◆ Directions
Copy each line of the material below that includes the string "which".

▬▬▬▬▬▬▬▬▬▬

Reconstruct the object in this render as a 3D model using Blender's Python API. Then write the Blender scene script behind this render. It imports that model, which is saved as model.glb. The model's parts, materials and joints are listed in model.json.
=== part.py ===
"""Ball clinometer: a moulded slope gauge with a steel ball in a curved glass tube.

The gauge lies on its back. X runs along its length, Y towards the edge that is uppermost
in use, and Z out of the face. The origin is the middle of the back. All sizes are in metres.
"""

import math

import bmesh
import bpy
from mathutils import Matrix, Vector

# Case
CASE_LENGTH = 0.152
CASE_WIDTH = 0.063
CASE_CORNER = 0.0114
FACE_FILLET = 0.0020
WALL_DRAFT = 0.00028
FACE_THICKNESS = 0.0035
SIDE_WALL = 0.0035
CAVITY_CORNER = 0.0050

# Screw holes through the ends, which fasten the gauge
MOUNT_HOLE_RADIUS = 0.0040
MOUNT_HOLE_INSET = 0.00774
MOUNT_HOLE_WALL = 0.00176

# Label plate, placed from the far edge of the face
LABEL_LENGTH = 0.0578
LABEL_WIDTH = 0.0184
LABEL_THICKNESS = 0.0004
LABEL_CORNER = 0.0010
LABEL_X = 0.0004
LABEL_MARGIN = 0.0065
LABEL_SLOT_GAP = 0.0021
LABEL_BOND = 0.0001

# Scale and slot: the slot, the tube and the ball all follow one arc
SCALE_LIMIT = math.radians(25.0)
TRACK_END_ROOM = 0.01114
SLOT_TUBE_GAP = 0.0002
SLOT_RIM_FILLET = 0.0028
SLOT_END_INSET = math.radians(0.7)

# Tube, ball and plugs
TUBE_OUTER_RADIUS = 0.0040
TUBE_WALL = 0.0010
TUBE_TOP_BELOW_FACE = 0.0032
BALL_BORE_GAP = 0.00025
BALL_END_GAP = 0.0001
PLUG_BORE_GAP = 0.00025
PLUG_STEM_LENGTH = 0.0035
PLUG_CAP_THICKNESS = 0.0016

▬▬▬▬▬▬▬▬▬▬

◆ Solution for this problem
Reconstruct the object in this render as a 3D model using Blender's Python API. Then write the Blender scene script behind this render. It imports that model, which is saved as model.glb. The model's parts, materials and joints are listed in model.json.
# Screw holes through the ends, which fasten the gauge